How we designed recommendations to simplify decision-making
We are constantly making decisions throughout our daily lives; it is essential to our living. As choices & options increase, making decisions becomes more and more difficult rather complex.
Our digital lives are no different. Many successful businesses run a strong recommendation engine and make everyday choices like — what to have for dinner, which movie to watch, simpler for the user.
Apart from digital businesses, recommendation systems are also present in the real world — Here’s a real life example
Our job is to figure out what they’re going to want before they do. I think Henry Ford once said, “If I’d asked customers what they wanted, they would have told me, ‘A faster horse!’” People don’t know what they want until you show it to them.
But, will the recommender system help our users?
Just to give you a short brief, OneAssist is an Indian insure-tech that helps to protect your gadgets, home appliances, and wallets against all types of misfortunes.
- Smartphone owners understand that it is expensive to replace or repair smartphones; screen repair alone can cost somewhere between 25% to 30% of the phone cost. While many people realise they need it, they don’t purchase insurance. As per Redseer’s 2020 report ,70% of smartphone owners realise the need of having a Smartphone Insurance and 50% are willing to pay for it.
- This laid the ground-work for other products as well. An average home has 2–3 appliances and the need for repair, periodic servicing is constant and expensive.

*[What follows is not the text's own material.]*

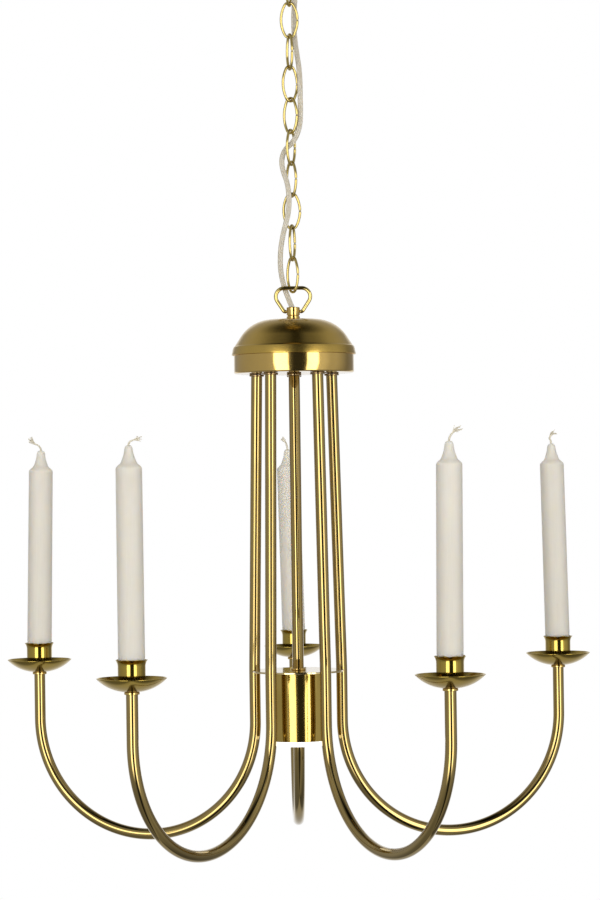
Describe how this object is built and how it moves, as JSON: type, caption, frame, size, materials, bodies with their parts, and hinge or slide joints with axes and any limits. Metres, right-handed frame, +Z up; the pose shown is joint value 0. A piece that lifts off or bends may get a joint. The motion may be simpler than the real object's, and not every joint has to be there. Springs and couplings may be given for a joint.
{
  "type": "candle chandelier",
  "caption": "Brass candle chandelier: hooked tube arms with drip pans, cups and candles round a central downlight, hung on an oval-link chain with a flat clear cord.",
  "frame": {"origin": "centre of the ceiling bar's top face, midway between its two screw holes, in the plane of the ceiling", "axes": "+Z up into the ceiling; the chain and chandelier hang towards -Z; +X to the right as seen from -Y, the side the front pair of arms faces"},
  "size_m": [0.5284, 0.5157, 0.8543],
  "materials": {
    "brass": "satin",
    "dark_brass": "darkened, satin",
    "plated_steel": "zinc plated",
    "wax": "ivory candle wax with a cotton wick",
    "terminal_plastic": "moulded",
    "cord_plastic": "clear sheath over two stranded conductors",
    "lead_plastic": "smooth",
    "ceramic": "glazed ceramic",
    "lamp_glass": "frosted",
    "opal_glass": "opal white"
  },
  "bodies": {
    "ceiling": {"ceiling_bar": "plated_steel", "ceiling_cup": "brass", "ceiling_nipple": "brass", "ceiling_collar": "brass", "terminal_block": "terminal_plastic", "supply_cord": "cord_plastic"},
    "ceiling_bail": {"ceiling_bail": "brass"},
    "link_01": {"chain_link_01": "brass"},
    "link_02": {"chain_link_02": "brass"},
    "link_03": {"chain_link_03": "brass"},
    "link_04": {"chain_link_04": "brass"},
    "link_05": {"chain_link_05": "brass"},
    "link_06": {"chain_link_06": "brass"},
    "link_07": {"chain_link_07": "brass"},
    "link_08": {"chain_link_08": "brass"},
    "link_09": {"chain_link_09": "brass"},
    "link_10": {"chain_link_10": "brass"},
    "link_11": {"chain_link_11": "brass"},
    "cap_bail": {"cap_bail": "brass"},
    "chandelier": {"cap_collar": "brass", "cap_nipple": "brass", "cap_dome": "brass", "cap_band": "brass", "stem_nuts": "plated_steel", "centre_stem": "brass", "tube_rings": "dark_brass", "stem_foot_ring": "brass", "spacer_disc": "brass", "inner_lead": "lead_plastic", "downlight_housing": "brass", "lampholder": "ceramic", "lamp": "lamp_glass", "arm_1": "brass", "arm_2": "brass", "arm_3": "brass", "arm_4": "brass", "arm_5": "brass", "arm_studs": "plated_steel", "arm_nuts": "plated_steel", "arm_plugs": "brass", "pan_rings": "brass", "cup_screws": "plated_steel", "drip_pan_1": "brass", "drip_pan_2": "brass", "drip_pan_3": "brass", "drip_pan_4": "brass", "drip_pan_5": "brass", "candle_cup_1": "brass", "candle_cup_2": "brass", "candle_cup_3": "brass", "candle_cup_4": "brass", "candle_cup_5": "brass"},
    "candle_1": {"candle_1": "wax"},
    "candle_2": {"candle_2": "wax"},
    "candle_3": {"candle_3": "wax"},
    "candle_4": {"candle_4": "wax"},
    "candle_5": {"candle_5": "wax"},
    "diffuser": {"diffuser": "opal_glass"}
  },
  "joints": [
    {"name": "ceiling_bail_swing", "type": "hinge", "parent": "ceiling", "child": "ceiling_bail", "pos_m": [0, 0, -0.0386], "axis": [1, 0, 0], "range_deg": [-4, 4], "deforming": ["supply_cord"]},
    {"name": "link_01_swing", "type": "hinge", "parent": "ceiling_bail", "child": "link_01", "pos_m": [0, 0, -0.0594], "axis": [0, 1, 0], "range_deg": [-4, 4], "deforming": ["supply_cord"]},
    {"name": "link_02_swing", "type": "hinge", "parent": "link_01", "child": "link_02", "pos_m": [0, 0, -0.0866], "axis": [0.6947, -0.7193, 0], "range_deg": [-4, 4], "deforming": ["supply_cord"]},
    {"name": "link_03_swing", "type": "hinge", "parent": "link_02", "child": "link_03", "pos_m": [0, 0, -0.1147], "axis": [0.2756, 0.9613, 0], "range_deg": [-4, 4], "deforming": ["supply_cord"]},
    {"name": "link_04_swing", "type": "hinge", "parent": "link_03", "child": "link_04", "pos_m": [0, 0, -0.1428], "axis": [1, 0, 0], "range_deg": [-4, 4], "deforming": ["supply_cord"]},
    {"name": "link_05_swing", "type": "hinge", "parent": "link_04", "child": "link_05", "pos_m": [0, 0, -0.1709], "axis": [0.309, -0.9511, 0], "range_deg": [-4, 4], "deforming": ["supply_cord"]},
    {"name": "link_06_swing", "type": "hinge", "parent": "link_05", "child": "link_06", "pos_m": [0, 0, -0.199], "axis": [0.866, 0.5, 0], "range_deg": [-4, 4], "deforming": ["supply_cord"]},
    {"name": "link_07_swing", "type": "hinge", "parent": "link_06", "child": "link_07", "pos_m": [0, 0, -0.2271], "axis": [0.7771, -0.6293, 0], "range_deg": [-4, 4], "deforming": ["supply_cord"]},
    {"name": "link_08_swing", "type": "hinge", "parent": "link_07", "child": "link_08", "pos_m": [0, 0, -0.2552], "axis": [0.4695, 0.8829, 0], "range_deg": [-4, 4], "deforming": ["supply_cord"]},
    {"name": "link_09_swing", "type": "hinge", "parent": "link_08", "child": "link_09", "pos_m": [0, 0, -0.2833], "axis": [0.5592, -0.829, 0], "range_deg": [-4, 4], "deforming": ["supply_cord"]},
    {"name": "link_10_swing", "type": "hinge", "parent": "link_09", "child": "link_10", "pos_m": [0, 0, -0.3114], "axis": [0.9976, 0.0698, 0], "range_deg": [-4, 4], "deforming": ["supply_cord"]},
    {"name": "link_11_swing", "type": "hinge", "parent": "link_10", "child": "link_11", "pos_m": [0, 0, -0.3395], "axis": [0.309, 0.9511, 0], "range_deg": [-4, 4], "deforming": ["supply_cord"]},
    {"name": "cap_bail_swing", "type": "hinge", "parent": "link_11", "child": "cap_bail", "pos_m": [0, 0, -0.3676], "axis": [0.6293, -0.7771, 0], "range_deg": [-4, 4], "deforming": ["supply_cord"]},
    {"name": "chandelier_swing", "type": "hinge", "parent": "cap_bail", "child": "chandelier", "pos_m": [0, 0, -0.3848], "axis": [1, 0, 0], "range_deg": [-4, 4], "deforming": ["supply_cord"]},
    {"name": "candle_1_lift", "type": "slide", "parent": "chandelier", "child": "candle_1", "axis": [-0.0192, 0, 0.9998], "range_m": [0, 0.03]},
    {"name": "candle_2_lift", "type": "slide", "parent": "chandelier", "child": "candle_2", "axis": [-0.0209, 0, 0.9998], "range_m": [0, 0.03]},
    {"name": "candle_3_lift", "type": "slide", "parent": "chandelier", "child": "candle_3", "axis": [0.0209, 0, 0.9998], "range_m": [0, 0.03]},
    {"name": "candle_4_lift", "type": "slide", "parent": "chandelier", "child": "candle_4", "axis": [0, 0, 1], "range_m": [0, 0.03]},
    {"name": "candle_5_lift", "type": "slide", "parent": "chandelier", "child": "candle_5", "axis": [0.0087, 0, 1], "range_m": [0, 0.03]},
    {"name": "diffuser_pull", "type": "slide", "parent": "chandelier", "child": "diffuser", "axis": [0, 0, 1], "range_m": [-0.03, 0]}
  ]
}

This helped us identify the points we can use to persuade users. So we built the recommendations around pointers like how an insurance plan could help save money on repairs, highlighted benefits, showed user stories, added social proofing and more.
Design Strategy
While the business objective was clearly to engage, retain and sell, the design team worked on 3 aspects: Collect information, reduce cognitive load and improve decision making
Collect explicit and implicit data
With all stakeholders locked in a meeting room for hours, we went through the various ideas of asking users for information without making the interface seem lethargic while also keeping locus of control with the user — we provided an option to skip and guided the user on home screen to share this information.
Reduce cognitive load
We followed the 3 C’s for the copy — Clear, concise, consistent. This involved making sure that the headline text on the screen was a continuation of the copy used in push notification and also minimal use of microcopy. Apart from this, we focused only on the aspects which is important for a user — The golden circle: Why, How and What? To make insurance simpler for everyone by offering the right recommendations along with strong headlines and microcopy.

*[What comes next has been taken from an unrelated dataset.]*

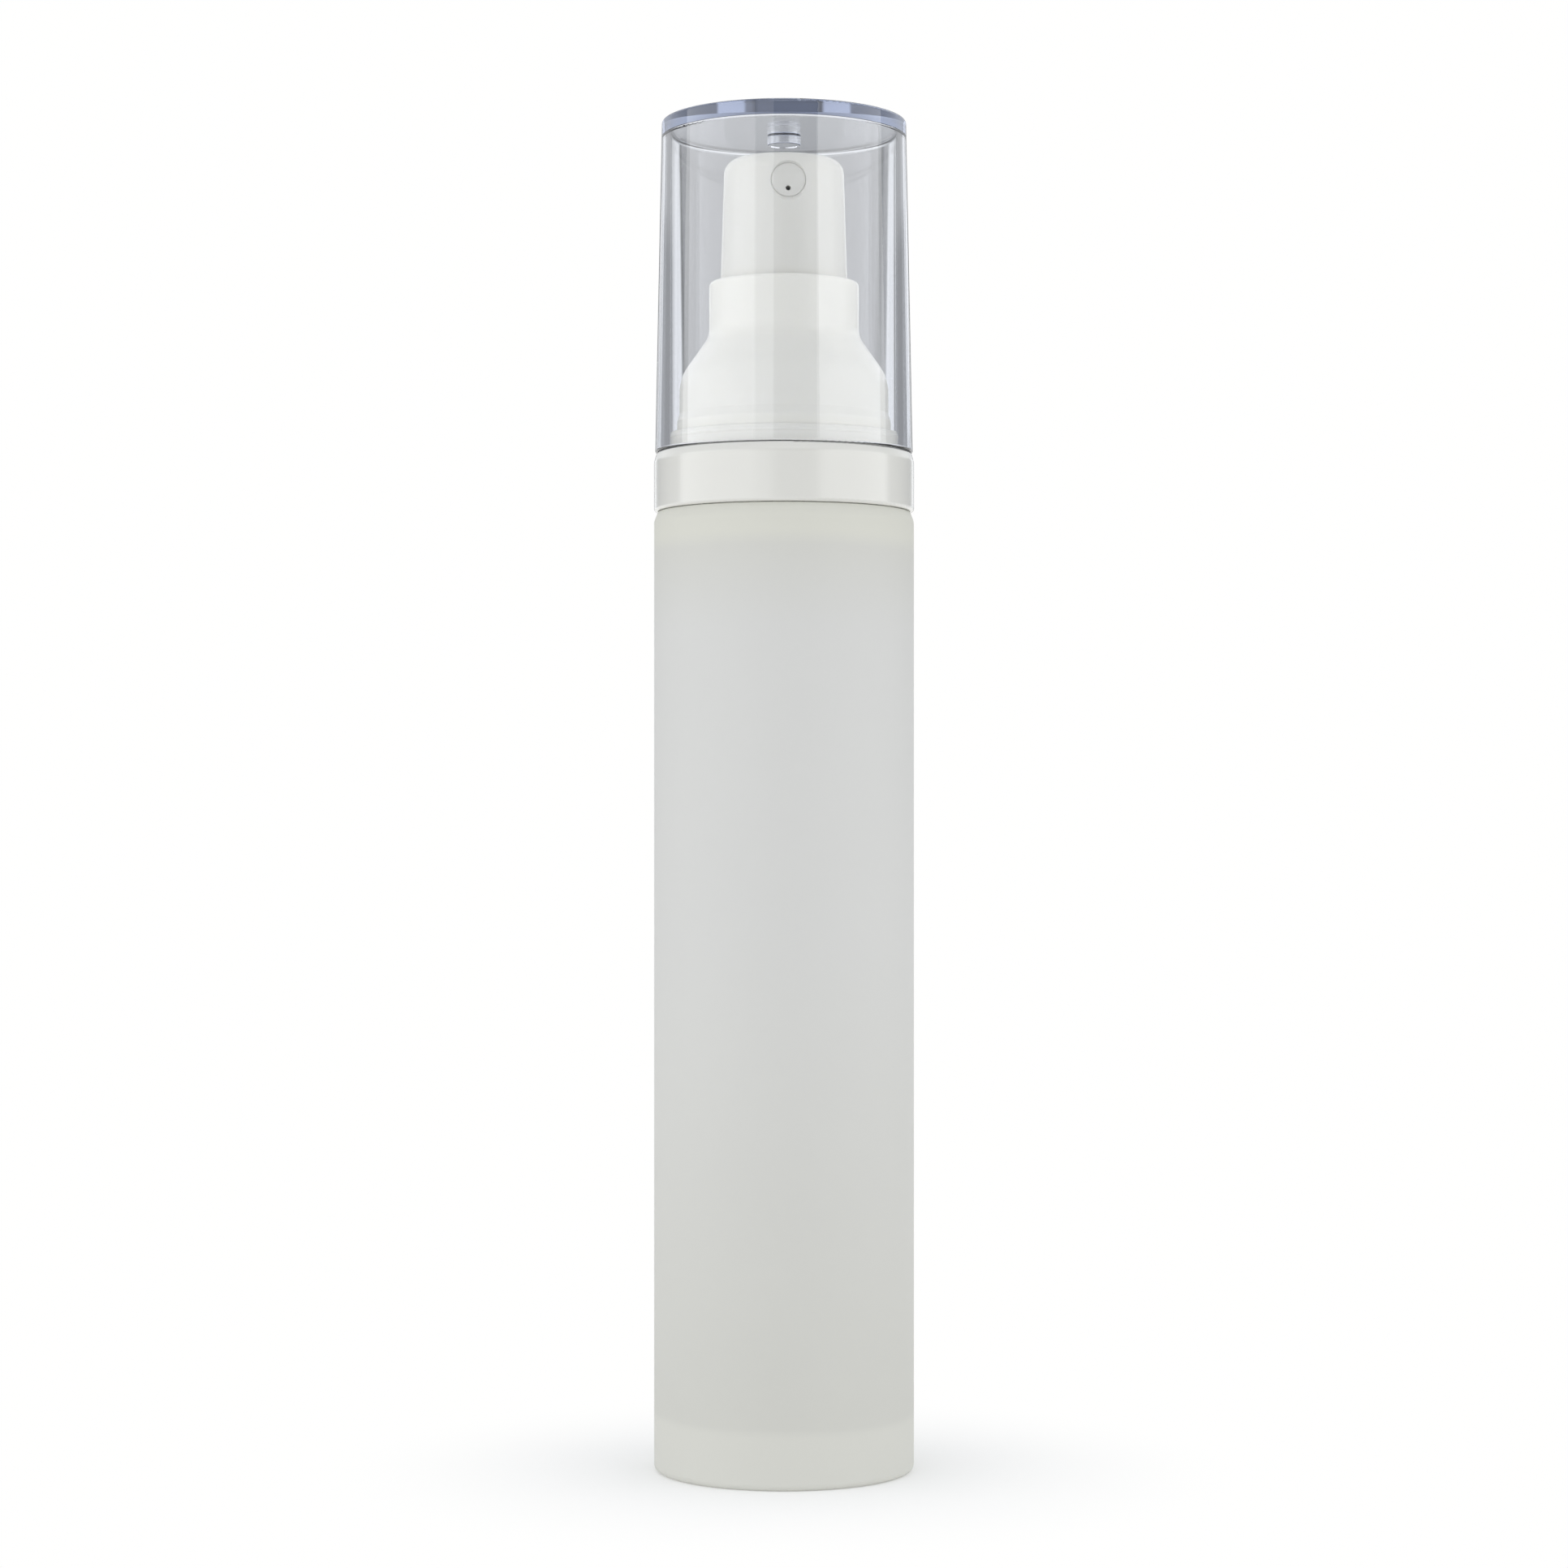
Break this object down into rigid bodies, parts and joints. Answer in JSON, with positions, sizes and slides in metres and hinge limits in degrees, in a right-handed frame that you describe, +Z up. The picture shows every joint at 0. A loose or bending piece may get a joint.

We also made sure to remove redundant information and only show our unique selling points.
Positive scenario: User showed interest and did some action like scroll, time spent, clicks …,etc.

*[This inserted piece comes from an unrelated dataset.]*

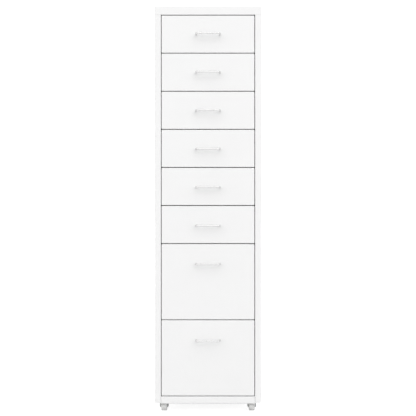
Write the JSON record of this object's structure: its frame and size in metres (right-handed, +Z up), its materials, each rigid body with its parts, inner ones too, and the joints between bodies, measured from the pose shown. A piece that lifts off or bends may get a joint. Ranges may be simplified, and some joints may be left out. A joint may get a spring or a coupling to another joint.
{
  "type": "drawer cabinet",
  "caption": "Tall, slim sheet-steel drawer cabinet: small drawers over deeper ones, each with a thin bow handle, on swivel casters.",
  "frame": {"origin": "on the floor, below the middle of the overall width and depth", "axes": "+Z up; the drawers open towards -Y; +X is to the right of someone facing the drawers"},
  "size_m": [0.285, 0.41, 1.091],
  "materials": {
    "body_paint": "satin powder coat",
    "drawer_paint": "satin powder coat",
    "handle_rod": "bright nickel plate",
    "runner_steel": "bright zinc plate",
    "caster_steel": "bright zinc plate",
    "zinc_fasteners": "bright zinc plate",
    "wheel_plastic": "moulded"
  },
  "bodies": {
    "cabinet": {"left_side_panel": "body_paint", "right_side_panel": "body_paint", "top_panel": "body_paint", "base_panel": "body_paint", "back_panel": "body_paint", "left_runners": "runner_steel", "right_runners": "runner_steel", "back_screws": "zinc_fasteners", "caster_kingpins": "zinc_fasteners", "caster_bolts": "zinc_fasteners", "caster_nuts": "zinc_fasteners", "caster_plate_front_left": "caster_steel", "caster_plate_front_right": "caster_steel", "caster_plate_rear_left": "caster_steel", "caster_plate_rear_right": "caster_steel"},
    "drawer_1": {"drawer_front_1": "drawer_paint", "drawer_tray_1": "drawer_paint", "handle_1": "handle_rod", "handle_nuts_1": "zinc_fasteners"},
    "drawer_2": {"drawer_front_2": "drawer_paint", "drawer_tray_2": "drawer_paint", "handle_2": "handle_rod", "handle_nuts_2": "zinc_fasteners"},
    "drawer_3": {"drawer_front_3": "drawer_paint", "drawer_tray_3": "drawer_paint", "handle_3": "handle_rod", "handle_nuts_3": "zinc_fasteners"},
    "drawer_4": {"drawer_front_4": "drawer_paint", "drawer_tray_4": "drawer_paint", "handle_4": "handle_rod", "handle_nuts_4": "zinc_fasteners"},
    "drawer_5": {"drawer_front_5": "drawer_paint", "drawer_tray_5": "drawer_paint", "handle_5": "handle_rod", "handle_nuts_5": "zinc_fasteners"},
    "drawer_6": {"drawer_front_6": "drawer_paint", "drawer_tray_6": "drawer_paint", "handle_6": "handle_rod", "handle_nuts_6": "zinc_fasteners"},
    "drawer_7": {"drawer_front_7": "drawer_paint", "drawer_tray_7": "drawer_paint", "handle_7": "handle_rod", "handle_nuts_7": "zinc_fasteners"},
    "drawer_8": {"drawer_front_8": "drawer_paint", "drawer_tray_8": "drawer_paint", "handle_8": "handle_rod", "handle_nuts_8": "zinc_fasteners"},
    "swivel_front_left": {"caster_fork_front_left": "caster_steel", "caster_axle_front_left": "zinc_fasteners"},
    "wheel_front_left": {"caster_wheel_front_left": "wheel_plastic"},
    "swivel_front_right": {"caster_fork_front_right": "caster_steel", "caster_axle_front_right": "zinc_fasteners"},
    "wheel_front_right": {"caster_wheel_front_right": "wheel_plastic"},
    "swivel_rear_left": {"caster_fork_rear_left": "caster_steel", "caster_axle_rear_left": "zinc_fasteners"},
    "wheel_rear_left": {"caster_wheel_rear_left": "wheel_plastic"},
    "swivel_rear_right": {"caster_fork_rear_right": "caster_steel", "caster_axle_rear_right": "zinc_fasteners"},
    "wheel_rear_right": {"caster_wheel_rear_right": "wheel_plastic"}
  },
  "joints": [
    {"name": "drawer_1_slide", "type": "slide", "parent": "cabinet", "child": "drawer_1", "axis": [0, -1, 0], "range_m": [0, 0.28]},
    {"name": "drawer_2_slide", "type": "slide", "parent": "cabinet", "child": "drawer_2", "axis": [0, -1, 0], "range_m": [0, 0.28]},
    {"name": "drawer_3_slide", "type": "slide", "parent": "cabinet", "child": "drawer_3", "axis": [0, -1, 0], "range_m": [0, 0.28]},
    {"name": "drawer_4_slide", "type": "slide", "parent": "cabinet", "child": "drawer_4", "axis": [0, -1, 0], "range_m": [0, 0.28]},
    {"name": "drawer_5_slide", "type": "slide", "parent": "cabinet", "child": "drawer_5", "axis": [0, -1, 0], "range_m": [0, 0.28]},
    {"name": "drawer_6_slide", "type": "slide", "parent": "cabinet", "child": "drawer_6", "axis": [0, -1, 0], "range_m": [0, 0.28]},
    {"name": "drawer_7_slide", "type": "slide", "parent": "cabinet", "child": "drawer_7", "axis": [0, -1, 0], "range_m": [0, 0.28]},
    {"name": "drawer_8_slide", "type": "slide", "parent": "cabinet", "child": "drawer_8", "axis": [0, -1, 0], "range_m": [0, 0.28]},
    {"name": "caster_front_left_swivel", "type": "hinge", "parent": "cabinet", "child": "swivel_front_left", "pos_m": [-0.11895, -0.15645, 0.0342], "axis": [0, 0, 1], "continuous": true},
    {"name": "caster_front_left_spin", "type": "hinge", "parent": "swivel_front_left", "child": "wheel_front_left", "pos_m": [-0.11895, -0.14745, 0.015], "axis": [1, 0, 0], "continuous": true},
    {"name": "caster_front_right_swivel", "type": "hinge", "parent": "cabinet", "child": "swivel_front_right", "pos_m": [0.11895, -0.15645, 0.0342], "axis": [0, 0, 1], "continuous": true},
    {"name": "caster_front_right_spin", "type": "hinge", "parent": "swivel_front_right", "child": "wheel_front_right", "pos_m": [0.11895, -0.14745, 0.015], "axis": [1, 0, 0], "continuous": true},
    {"name": "caster_rear_left_swivel", "type": "hinge", "parent": "cabinet", "child": "swivel_rear_left", "pos_m": [-0.11895, 0.17945, 0.0342], "axis": [0, 0, 1], "continuous": true},
    {"name": "caster_rear_left_spin", "type": "hinge", "parent": "swivel_rear_left", "child": "wheel_rear_left", "pos_m": [-0.11895, 0.18845, 0.015], "axis": [1, 0, 0], "continuous": true},
    {"name": "caster_rear_right_swivel", "type": "hinge", "parent": "cabinet", "child": "swivel_rear_right", "pos_m": [0.11895, 0.17945, 0.0342], "axis": [0, 0, 1], "continuous": true},
    {"name": "caster_rear_right_spin", "type": "hinge", "parent": "swivel_rear_right", "child": "wheel_rear_right", "pos_m": [0.11895, 0.18845, 0.015], "axis": [1, 0, 0], "continuous": true}
  ]
}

Negative scenario: User showed low interest like time spent was very less, no actions performed.
Basis the level of interest user has shown, system would send the next recommendation and so on.
Help in decision making
We wanted users to perceive that they achieve the best possible outcome with the least amount of effort. In our case, it’s as easy as clicking on a push notification and landing on the desired screen.
If you look at the notification on the left, we talked about how mobile repairs can be expensive. And on the respective landing page we’re telling the user how we can help with this particular problem.
As designers, we can direct a users focus on a specific risk area by emphasising on that aspect (Ex; we focused on monetary risk). Similarly, we thought of more such aspects we can focus on.